Network Management a forgotten art?
I’ve worked with many different network engineering departments at many different companies and I must say one of the biggest trends I typically see is the fact management capabilities are typically always lacking, and usually it is due to one of the following reasons:
1. A complete lack of management tools, while this is usually the rarest issue out there, there are some places that don’t even rely or have any type of network management tools and you see some type of excel spread sheet or network share containing copies of device configurations. Now there is nothing wrong with this especially if you are a real small environment however it is definitely not ideal for larger environments and should be avoided.
2. Outdated network management tools, this is only somewhat better then not having any type of management tools. That is relying on tools that have been EoL for years, to the point you either need to maintain the network management application or worry about it failing. As with any type of network device the network management software needs to evolve with the network, as more and more technologies are rolled out to the network you need to ensure the management of those technologies scale just as well.
3. Too many network management applications, while you wouldn’t think this is a bad thing. It can be very easy to get carried away with network management. For example look at Cisco, they practically have a flavor of ‘Prime’ for everything CX-Modules, Wireless networks, wired networks, Voice/Video, which in itself can get overwhelming because usually on top of those platforms are additional platforms for configuration or performance management (whether it be SolarWinds, PRTG, WhatsUpGold) and your management turns out to be very de-centralized sometimes leading to confusion in itself and in some cases causing companies to purchase duplicate licensing that they don’t need.
4. Not knowing what to actually monitor. Granted efficient management techniques come over time and experience. to be honest typically the first time many people setup any type of NMS they are instantly ‘wowed’ at the sheer amount of information they get by default (typically historical performance information, NetFlow stats, configuration management) that they do not realize what they don’t see until they find themselves in a troubleshooting situation or outage and begin wishing they had just a little bit more information. For example look at SolarWinds NPM only recently did it start adding support to viewing routing tables and see routing neighbors, in the past custom pollers would have to be setup to see this type of information. However you still need to rely on custom pollers to pull specific MIBs for FHRP status, which in my mind is just as important as monitoring a routing protocol.
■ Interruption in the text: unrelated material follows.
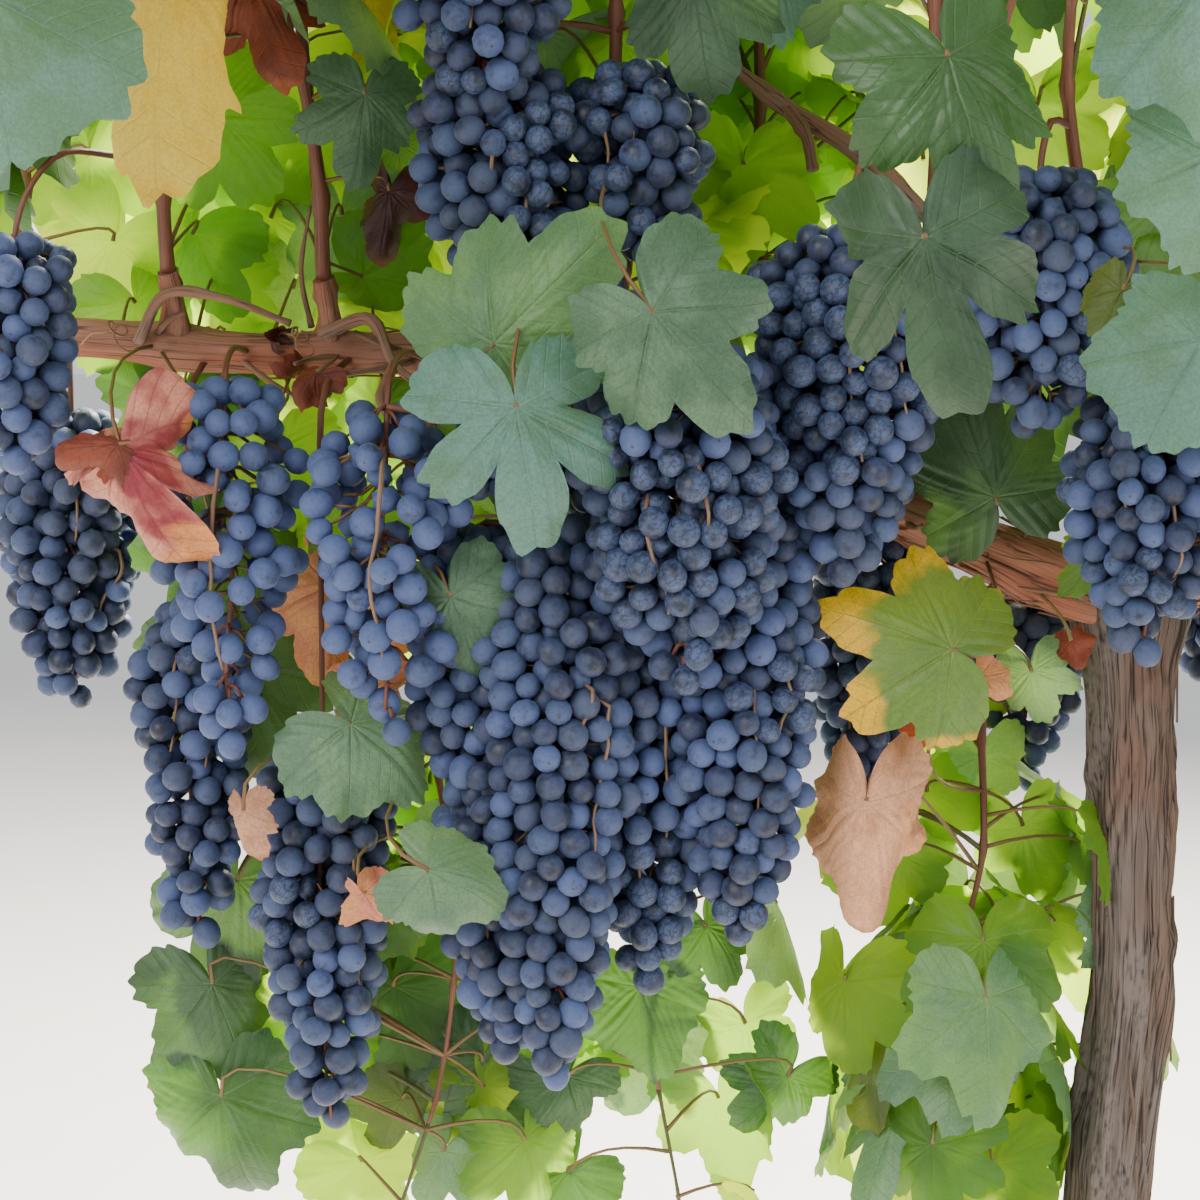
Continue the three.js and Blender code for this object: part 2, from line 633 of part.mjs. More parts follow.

Now, we do have a very large arsenal of tools to choose from when designing our network management environment and it can be intimidating at first, but the important thing is to understand what we ‘should look at’ depending on the situation we are attempting to troubleshoot. A few great tools are:
Historical performance records are always great, since those type of tools will passively (and automatically) establish a baseline for us allowing us to quickly determine if a network device or segment is experiencing any abnormal performance.
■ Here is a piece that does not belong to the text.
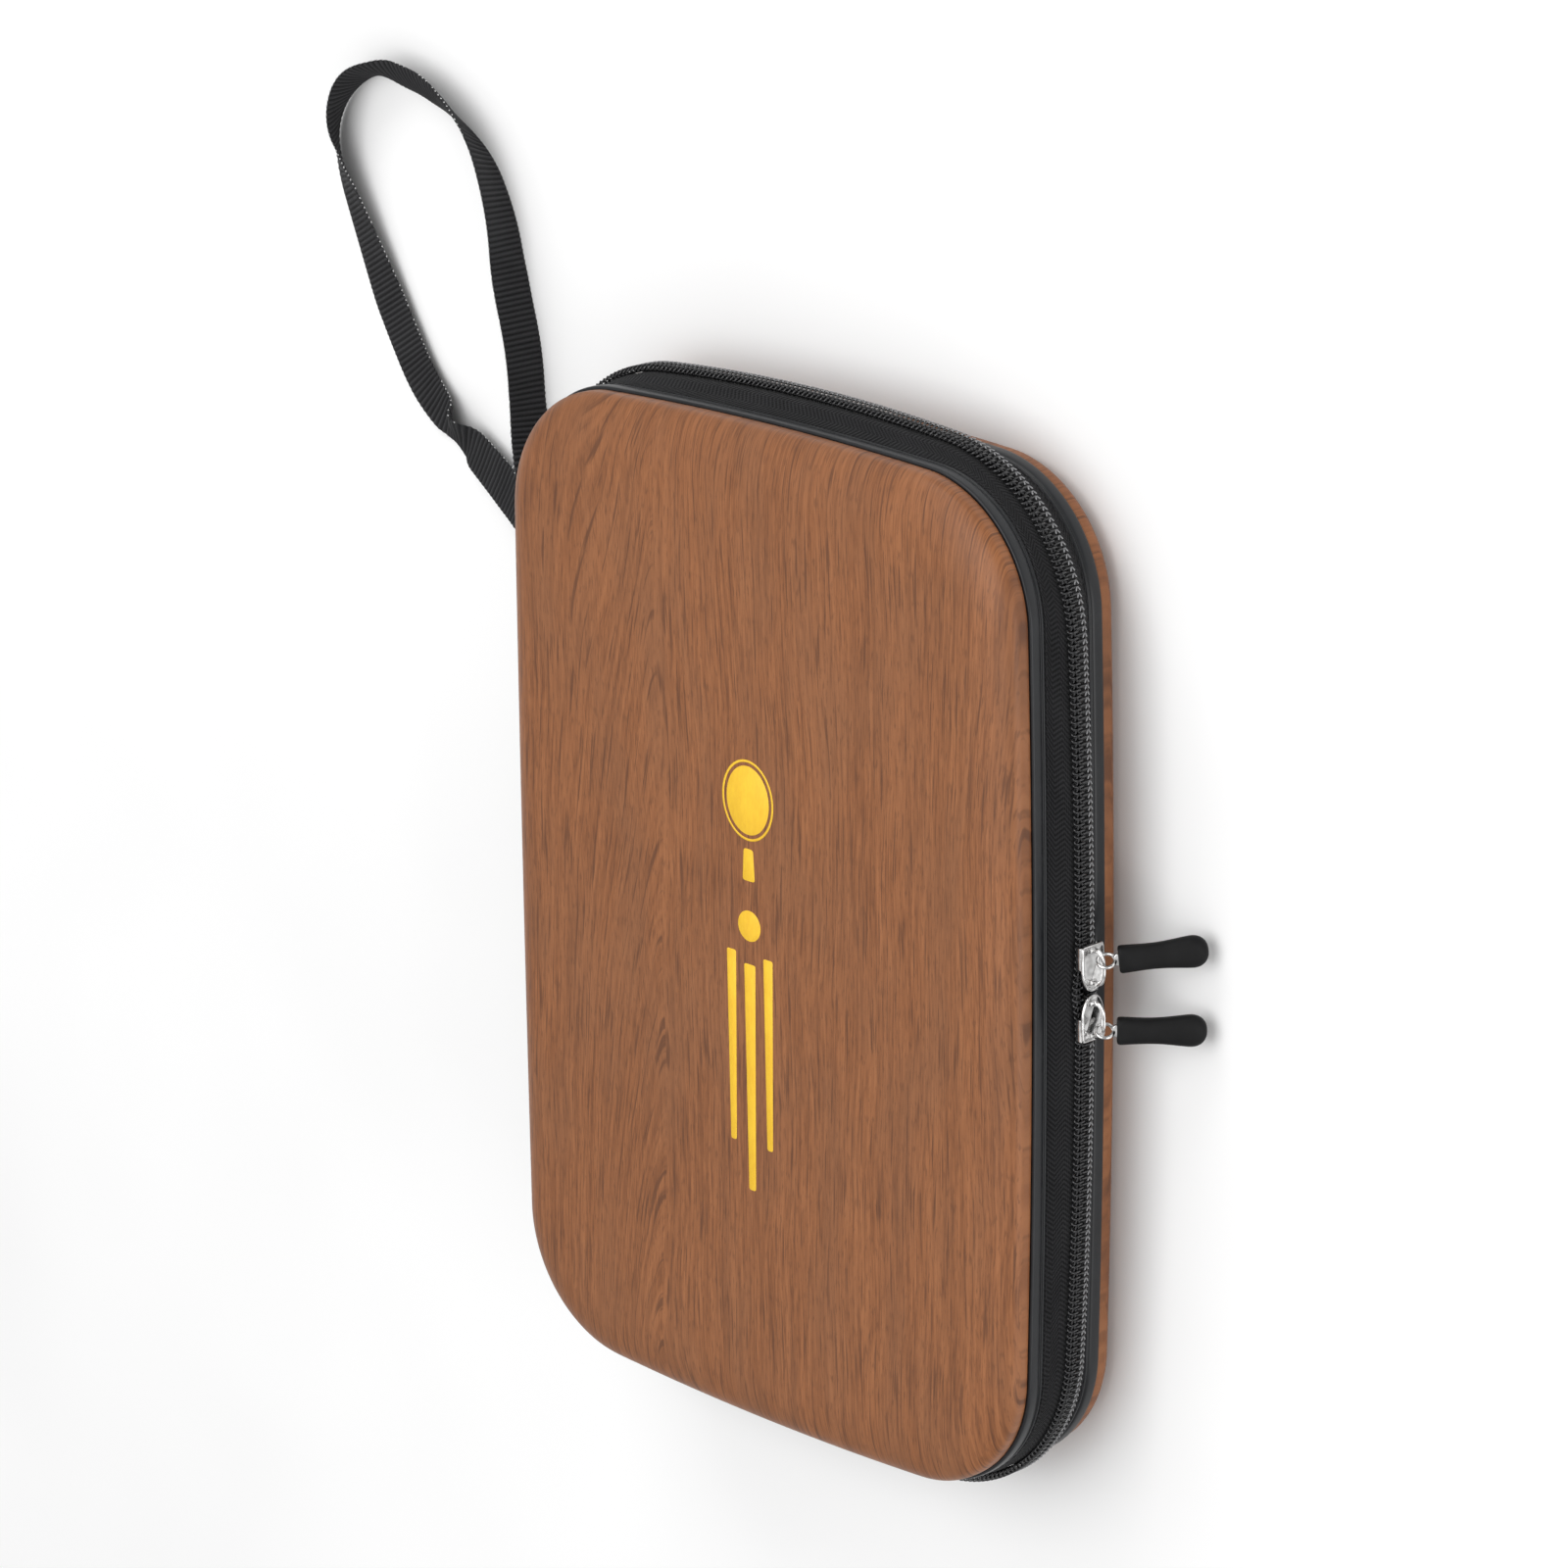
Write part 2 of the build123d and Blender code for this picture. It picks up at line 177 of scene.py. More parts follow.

Syslog/traps, remember syslogs and traps are basically the equivalent of error logs in the Windows event viewer and are able to quickly tells us if the router is experiencing any type of issue. Of course logging needs to be properly configured and possibly filtered to ensure the logs give us the information we need to see quickly without having to filter thousands of events!
NetFlow data is an amazing resource especially when teamed up with NBAR these can quickly tells us what traffic types and patterns are going through our router, so let’s say a particular remote site is experiencing performance issues NetFlow and easily tell if we have some specific traffic over utilizing the bandwidth or flooding the interface.
Configuration management, while this one is a given for any large network it can also be used to quickly identify any network changes that could be causing any negative impact, and pretty much all of the configuration management tools out there today include the ability to automatically compare previous configuration sets highlighting the differences.
Software management, you might not consider this one at first, but knowing what type and version of software is running in your network is a very important aspect to be aware of, especially if you are unlucky enough to stumble upon and a bug within the software. In those events you want to be able to quickly identify what other devices in your network will be affected by this software bug and you will also in turn want a simple and manageable way to upgrade and replace that software.